6) Have fun and a positive attitude. God doesn’t promise that this life will be easy, but we have a choice to make. We can have a poor attitude when it comes to life’s ups and downs, or we can choose to have a positive attitude.
It’s amazing how these things line up with the tips from yesterday.
So what inspires you in running and in life? What other tips would you add to the list above?
Yesterday morning, I ran 4 miles on the Perkiomen Trail. There wasn’t anything majorly significant about this early morning run. I didn’t feel real fast; in fact, I felt kind of slow as I plodded along.

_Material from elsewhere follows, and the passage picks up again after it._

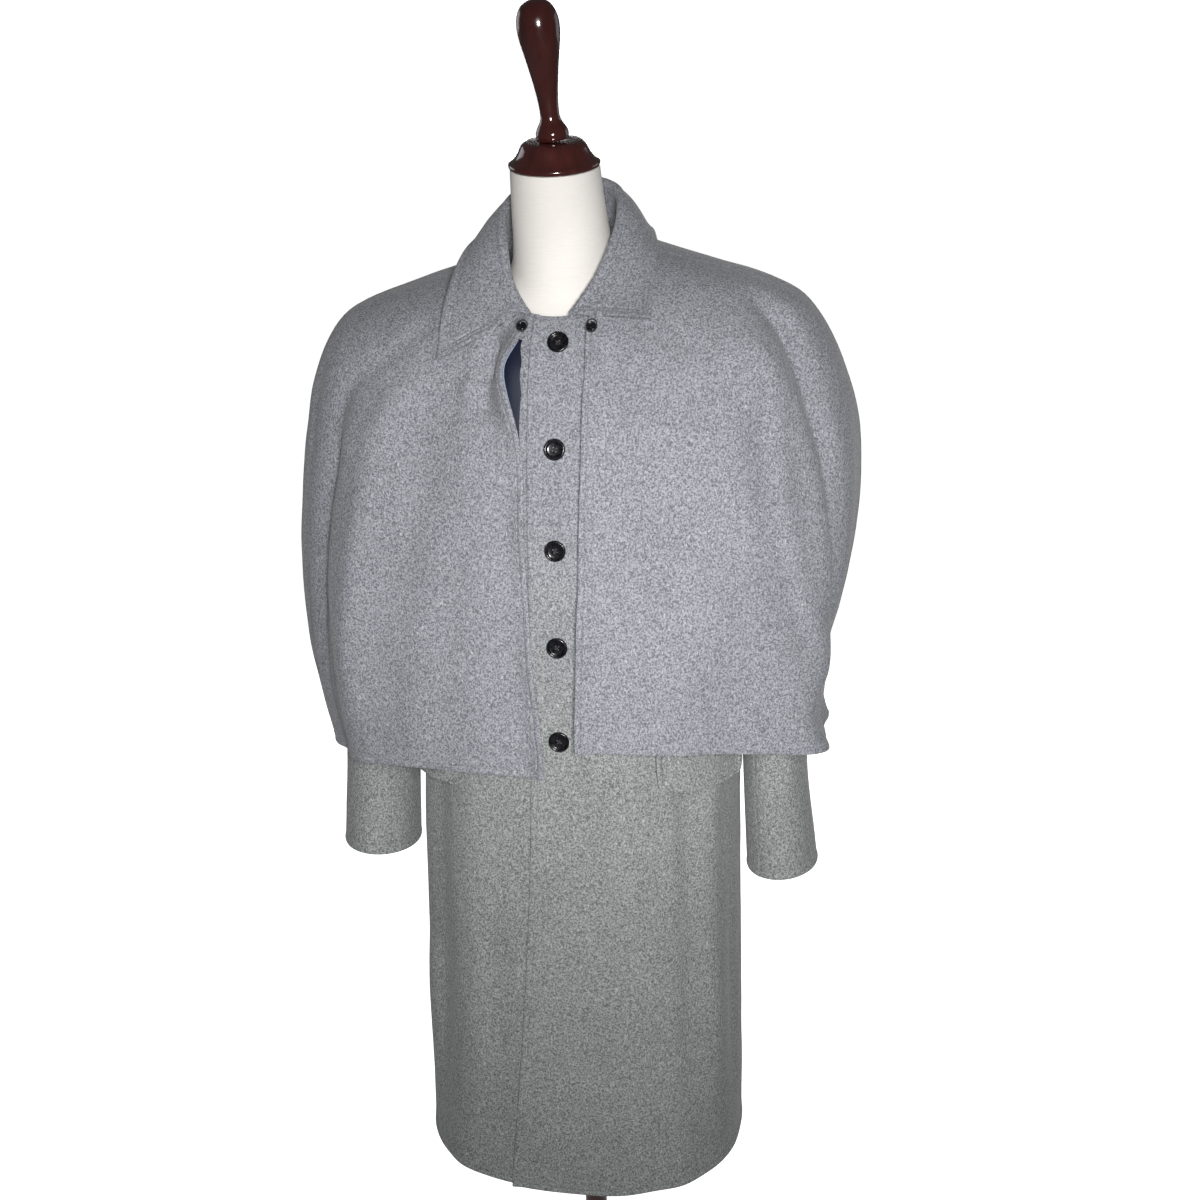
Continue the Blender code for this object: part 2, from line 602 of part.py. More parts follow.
def build_cape():
    """The cape's two fronts, its back, and the lining where it shows along the edges."""
    columns = CAPE_COLUMNS
    panel("cape_front_left", cape_point, CAPE_PLACES, cape_left_turns, columns, seams=(False, True))
    panel("cape_front_right", cape_point, CAPE_PLACES, cape_right_turns, columns, seams=(True, False))
    panel("cape_back", cape_point, CAPE_PLACES, cape_back_turns, CAPE_BACK_COLUMNS)

    lined = [CAPE_END - 0.12] + CAPE_PLACES[1:-2] + [0.9]
    share = LINED_COLUMNS / CAPE_COLUMNS

    def left_strip(place):
        first, last = cape_left_turns(place)
        return first + EDGE_INSET, first + (last - first) * share

    def right_strip(place):
        first, last = cape_right_turns(place)
        return last - (last - first) * share, last - EDGE_INSET

    for name, turns in (("cape_lining_left", left_strip), ("cape_lining_right", right_strip)):
        panel(name, lining_point, lined, turns, LINED_COLUMNS, NAVY, LINING, seams=(False, False))


# ---------------------------------------------------------------- collar and flaps
def arc(middle, radius, out, steps):
    """The fold's half round, from the stand side over the top to the leaf side."""
    return [
        middle - out * radius * math.cos(turn) + Vector((0.0, 0.0, radius * math.sin(turn)))
        for turn in spread(0.0, math.pi, steps)
    ]


def collar_section(station):
    """One section across the collar: up the stand, over the fold and down the leaf."""
    seam = ring_point(COAT[-1], math.radians(station.turn)) + Vector((0.0, 0.0, CLOTH + LAY))
    fold = Vector((station.fold_x, station.fold_y, station.fold_z))
    edge = Vector((station.edge_x, station.edge_y, station.edge_z))
    out = Vector((edge.x - fold.x, edge.y - fold.y, 0.0)).normalized()
    bend = arc(fold - Vector((0.0, 0.0, FOLD_RADIUS)), FOLD_RADIUS, out, 3)
    stand = [seam.lerp(bend[0], t) for t in (0.0, 0.5)]
    leaf = []
    for t in (0.25, 0.5, 0.75, 1.0):
        bow = Vector((0.0, 0.0, LEAF_BOW * math.sin(math.pi * t)))
        leaf.append(bend[-1].lerp(edge, t) + bow)
    return stand + bend + leaf


def laid_on(tree, point, space):
    """A point kept at least a space off a surface."""
    near, normal, _, _ = tree.find_nearest(point)
    gap = (point - near).dot(normal)
    return point + normal * (space - gap) if gap < space else point


def build_collar(cape_trees):
    """The turn-down collar, one folded wall; its leaf lies on the cape."""
    places = spread(0.0, len(COLLAR) - 1, COLLAR_STEPS)
    sections = [collar_section(between(COLLAR, place)) for place in places]
    for section in sections:
        for k in range(STAND_POINTS, len(section)):
            for tree in cape_trees:
                section[k] = laid_on(tree, section[k], LEAF_SPACE)
    points = [list(row) for row in zip(*sections)]
    return thicken(grid_object("collar", points, WOOL), CLOTH)


def build_flap(side):
    """A pocket flap with round lower corners, its points the coat's, moved out."""
    surface = lapped_point if side > 0 else coat_point
    below, here, above_it = COAT[FLAP_RING - 1:FLAP_RING + 2]
    start = turn_at_x(here, side * FLAP_INNER_X)
    low_z, high_z = FLAP_Z
    points = []
    for row in spread(0.0, 1.0, 6):
        z = low_z + (high_z - low_z) * row
        above = z - low_z
        back = 0.0
        if above < FLAP_CORNER:
            back = FLAP_CORNER - math.sqrt(FLAP_CORNER ** 2 - (FLAP_CORNER - above) ** 2)
        step = above_it.side_z - here.side_z if z > here.side_z else here.side_z - below.side_z
        level = FLAP_RING + (z - here.side_z) / step
        trim = back / here.left
        turns = spread(start + side * trim, start + side * (FLAP_TURN - trim), 9)
        if side < 0:
            turns.reverse()
        lift = CLOTH + LAY + FLAP_STAND * (1.0 - row)
        points.append([moved_out(surface(level, turn), 0.0, lift) for turn in turns])
    name = "pocket_flap_left" if side > 0 else "pocket_flap_right"
    thicken(grid_object(name, points, WOOL), CLOTH)


# ---------------------------------------------------------------- buttons
def facing(point, out):
    """A matrix at a point, its Z along a direction and its Y as upright as it can be."""
    across = Vector((0.0, 0.0, 1.0)).cross(out).normalized()
    up = out.cross(across)
    return Matrix.Translation(point) @ Matrix((across, up, out)).transposed().to_4x4()


def button_profile(radius, thick):
    """A dished face inside a raised round rim, over a plain back."""
    return [
        (0.0, thick * 0.52), (radius * 0.40, thick * 0.55), (radius * 0.66, thick * 0.68),
        (radius * 0.76, thick * 0.96), (radius * 0.86, thick), (radius * 0.96, thick * 0.86),
        (radius, thick * 0.60), (radius * 0.95, thick * 0.22), (radius * 0.72, 0.0), (0.0, 0.0),
    ]


def build_buttons(panels):
    """Five coat buttons down the lap, and the small two that hold the cape."""
    bpy.context.view_layer.update()
    lap = evaluated_tree(panels[0])
    radius = BUTTON_DIAMETER / 2.0
    for i in range(BUTTON_COUNT):
        z = BUTTON_TOP_Z - BUTTON_PITCH * i
        hits = [
            lap.ray_cast(Vector((0.0, -0.5, z + step * radius)), Vector((0.0, 1.0, 0.0)), 0.5)[0]
            for step in (-0.9, 0.9)
        ]
        slope = (hits[1] - hits[0]).normalized()
        out = slope.cross(Vector((1.0, 0.0, 0.0))).normalized() * -1.0
        if out.y > 0:
            out.negate()
        spot = (hits[0] + hits[1]) * 0.5 + out * BUTTON_LIFT
        profile = button_profile(radius, BUTTON_THICK)
        turned("button_%d" % (i + 1), profile, facing(spot, out), HORN, steps=28)


def build_cape_buttons():
    """The small buttons at the cape's neck corners, under the collar."""
    bpy.context.view_layer.update()
    radius = CAPE_BUTTON_DIAMETER / 2.0
    for side, name in ((1.0, "left"), (-1.0, "right")):
        tree = evaluated_tree(bpy.data.objects["cape_front_" + name])
        start = Vector((side * CAPE_BUTTON_X, -0.5, CAPE_BUTTON_Z))
        hit, normal, _, _ = tree.ray_cast(start, Vector((0.0, 1.0, 0.0)), 0.5)
        out = Vector((0.0, normal.y, normal.z)).normalized()
        profile = button_profile(radius, CAPE_BUTTON_THICK)
        place = facing(hit + out * CAPE_BUTTON_LIFT, out)
        turned("cape_button_" + name, profile, place, HORN, steps=20)


# ---------------------------------------------------------------- the dress form
def build_form():
    """The form's body and neck as one closed loft, its cap, finial, pole and base."""
    columns = 32
    bm = bmesh.new()
    rings = [
        [bm.verts.new(ring_point(ring, 2.0 * math.pi * i / columns)) for i in range(columns)]
        for ring in FORM
    ]
    for low, high in zip(rings, rings[1:]):
        for i in range(columns):
            j = (i + 1) % columns
            bm.faces.new((low[i], low[j], high[j], high[i]))
    bm.faces.new(list(reversed(rings[0])))
    bm.faces.new(rings[-1])
    bmesh.ops.recalc_face_normals(bm, faces=bm.faces)
    linked("dress_form", bm, LINEN)

    top = FORM[-1]
    tip = math.atan2(top.back_z - top.front_z, top.front + top.back)
    seat = (
        Matrix.Translation((top.centre_x, top.centre_y, top.side_z))
        @ Matrix.Rotation(tip, 4, "X")
        @ Matrix.Translation((0.0, 0.0, 2.0 * CLEAR))
    )
    turned("neck_cap", NECK_CAP_PROFILE, seat, LACQUER, steps=40)
    lean = Matrix.Rotation(FINIAL_LEAN, 4, "Y")
    heel = FINIAL_FOOT_RADIUS * math.sin(abs(FINIAL_LEAN))
    foot = seat @ Matrix.Translation((0.0, 0.0, NECK_CAP_HEIGHT + CLEAR + heel)) @ lean
    finial = [(radius, height * FINIAL_HEIGHT) for radius, height in FINIAL_PROFILE]
    turned("finial", finial, foot, LACQUER, steps=32)

    pole = (FORM[0].side_z - BASE_HEIGHT) - 2.0 * CLEAR
    bpy.ops.mesh.primitive_cylinder_add(
        vertices=32, radius=POLE_RADIUS, depth=pole,
        location=(0.0, 0.0, BASE_HEIGHT + CLEAR + pole / 2.0),
    )
    obj = bpy.context.object
    obj.name = "stand_pole"
    obj.data.materials.append(LACQUER)
    for collection in list(obj.users_collection):
        collection.objects.unlink(obj)
    PARTS.objects.link(obj)
    turned("stand_base", BASE_PROFILE, Matrix.Identity(4), LACQUER, steps=48)


UNDER_LEAF = (
    "cape_front_left", "cape_front_right", "cape_back", "cape_button_left", "cape_button_right",
)


def main():
    panels = build_coat()
    trees = side_tree(panels)
    for side in (1.0, -1.0):
        cutter = armhole_cutter(side)
        cut(panels[0] if side > 0 else panels[1], cutter)
        cut(panels[2], cutter)
        build_sleeve(trees, side)
        build_flap(side)
    build_buttons(panels)
    build_cape()
    build_cape_buttons()
    bpy.context.view_layer.update()
    under_leaf = [evaluated_tree(bpy.data.objects[name]) for name in UNDER_LEAF]
    build_collar(under_leaf)
    build_form()


main()
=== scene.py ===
"""Wool cape coat on a limbless dress form: its cloth, topstitching, buttons, form and studio.

Every cloth piece is a fine grid on the same rings as its solid, with its creases placed one
by one, then given its wall and rounded edges. Metres, +Z up, the coat's front faces -Y and
the wearer's left is +X.
"""

import math
from collections import namedtuple

import bmesh
import bpy
import numpy as np
from mathutils import Matrix, Vector, noise
from mathutils.bvhtree import BVHTree


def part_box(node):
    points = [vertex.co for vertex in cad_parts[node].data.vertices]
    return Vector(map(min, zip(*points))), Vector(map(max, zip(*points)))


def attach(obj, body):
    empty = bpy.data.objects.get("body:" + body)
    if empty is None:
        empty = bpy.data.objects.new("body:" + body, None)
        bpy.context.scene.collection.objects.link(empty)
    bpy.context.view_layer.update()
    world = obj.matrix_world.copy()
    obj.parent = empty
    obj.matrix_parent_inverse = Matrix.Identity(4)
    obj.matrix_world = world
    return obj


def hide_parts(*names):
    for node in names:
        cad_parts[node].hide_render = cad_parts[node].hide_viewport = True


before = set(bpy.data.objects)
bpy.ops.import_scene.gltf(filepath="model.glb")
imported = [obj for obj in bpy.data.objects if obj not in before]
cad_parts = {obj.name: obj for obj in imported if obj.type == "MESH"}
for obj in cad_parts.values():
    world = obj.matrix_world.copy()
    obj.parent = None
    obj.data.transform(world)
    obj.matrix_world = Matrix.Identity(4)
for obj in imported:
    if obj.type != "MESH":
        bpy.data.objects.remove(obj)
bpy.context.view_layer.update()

bl_info = {
    "name": "Wool cape coat",
    "version": (1, 0, 0),
    "blender": (4, 5, 0),
    "location": "View3D > Sidebar > Cape coat",
    "description": "Builds a wool cape coat on a dress form round its solid pieces",
    "category": "Object",
}

# ---------------------------------------------------------------- sizes
CLOTH = 0.0025
LINING = 0.0010
LINING_SPACE = 0.0013
LAY = 0.0005
CLEAR = 0.0003
UNDERLAP = 0.030
LAP_SPACE = 0.0020
LAP_FADE = (0.055, 0.110)
SLEEVE_SEAM = 0.0004
SLEEVE_SPACE = 0.0030
SLEEVE_DROP_LEFT = 0.004
SIDE = math.pi / 2.0
CAPE_SEAM = math.radians(94)
SLEEVE_SEAM_TURN = math.radians(122)
ARMHOLE_Y = -0.004
ARMHOLE_Z = 1.300
ARMHOLE_HALF_HEIGHT = 0.094
ARMHOLE_HALF_DEPTH = 0.068
FLAP_Z = (0.862, 0.922)
FLAP_RING = 4
FLAP_INNER_X = 0.106
FLAP_CORNER = 0.020
FLAP_TURN = math.radians(46)
FLAP_STAND = 0.002
BUTTON_TOP_Z = 1.382
BUTTON_PITCH = 0.113
BUTTON_COUNT = 5
CAPE_BUTTON_X = 0.0388
CAPE_BUTTON_Z = 1.4008
NECK_CAP_RADIUS = 0.0525
NECK_CAP_HEIGHT = 0.029
FINIAL_HEIGHT = 0.151
FINIAL_LEAN = math.radians(-4.2)
FINIAL_FOOT_RADIUS = 0.0188
POLE_RADIUS = 0.016
BASE_RADIUS = 0.205
BASE_HEIGHT = 0.034
FOLD_RADIUS = 0.0034
LEAF_SPACE = 0.0036
LEAF_BOW = 0.006
SEAM = 0.0006
# Where a piece's edge stands off what it lies on: how far, and over what width.
CAPE_LIP = 0.0085
CAPE_HEM_LIP = 0.0022
CAPE_LIP_REACH = 0.013
LAP_LIP = 0.0030
FLAP_LIP = 0.0048
LIP_REACH = 0.008
LEAF_LIP = 0.0030
LEAF_LIP_REACH = 0.010
FLAP_LEAN = 4.5  # a flap's lower edge stands off this many times FLAP_STAND
FLAP_SPACE = 0.0022
# Points along the collar's section at which its leaf and its flat part begin.
LEAF_START = 19.5
PAST_FOLD = 21.0

Ring = namedtuple("Ring", "front_z side_z back_z left right front back centre_x centre_y square")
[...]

It was amusing to me that someone from my company called me yesterday afternoon to seek advice about running this year’s Philadelphia Rock ‘n’ Roll Half Marathon (it used to be called the Philadelphia Distance Run). It just makes me laugh that people would look to me for advice about running. I have run this race four or five times, but’s it’s been several years since I last ran it. I’ve completed two marathons, and two or three Broad Street 10 Milers. I can’t tell you how many 5Ks that I’ve run over the years. Nonetheless, I don’t consider myself an expert. I’m slow and bigger than most long distance runners (that’s a nice way to say that I carry a little more weight than most if not all decent distance runners).
So what did I tell him?
1) Get into a training program. Whether it’s a runner’s group at the YMCA or like Team in Training or it’s simply an on-line or written plan like one from Hal Higdon, I think these programs can help keep one focused on doing the right mileage and exercise and rest to prepare for a longer race. I used a modified Hal Higdon plan when I prepared for both of my marathons. As a numbers guy, I created spreadsheets to help track by progress through my training. I tracked distance and time, and I tracked details about each of my runs and workouts about how I felt, where I ran, and what the weather was like. It was amazing to watch my mileage build up from week to week.

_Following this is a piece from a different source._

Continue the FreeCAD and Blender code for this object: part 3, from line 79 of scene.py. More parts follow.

2) Get some accountability through a runner’s group or a friend who’s at your level. I found a friend to train with for many of my shorter runs, and I asked several people to ride their bike alongside me for a few of my longer runs. They carried my water and gel packs, but they also provided conversation to distract me when the mileage was getting the best of me.
3) Cross train and rest. These are important to build your strength and cardio capacity without overdoing it. I liked to ride my bike as one of my cross training activities, and I would recommend swimming and lifting as great cross training activities. I looked forward to my scheduled rest days. These gave me a chance to recharge. These are just as important as the exercise days.
4) Practice hydration and fueling on your longer runs. I ran with a belt with four water bottles. I filled one or two of the bottles with an energy drink like Accelerade. Practicing eating a gel shot or energy bar in the middle of your longer runs. Find out what works for you and your stomach. I learned that certain gel packs don’t work with my stomach. It’s best to learn this lesson while training and not during your race.
5) Set goals. A first goal would be to make it through your training and to the starting line of the race. Next, your goal should be to finish the race. Then, you can start adding time related goals – overall finish time, negative splits, etc. Finally, you might want to add a stretch goal that you can go after if you’re really feeling good.
6) Have fun. The running community is great – before, during, and after the race. Talk to other runners. Find out what works for them. Ask them about their favorite races. Cherish each moment.
For not being a running expert, I guess I have a lot to say.
Are you a runner? What tips would you add to this list?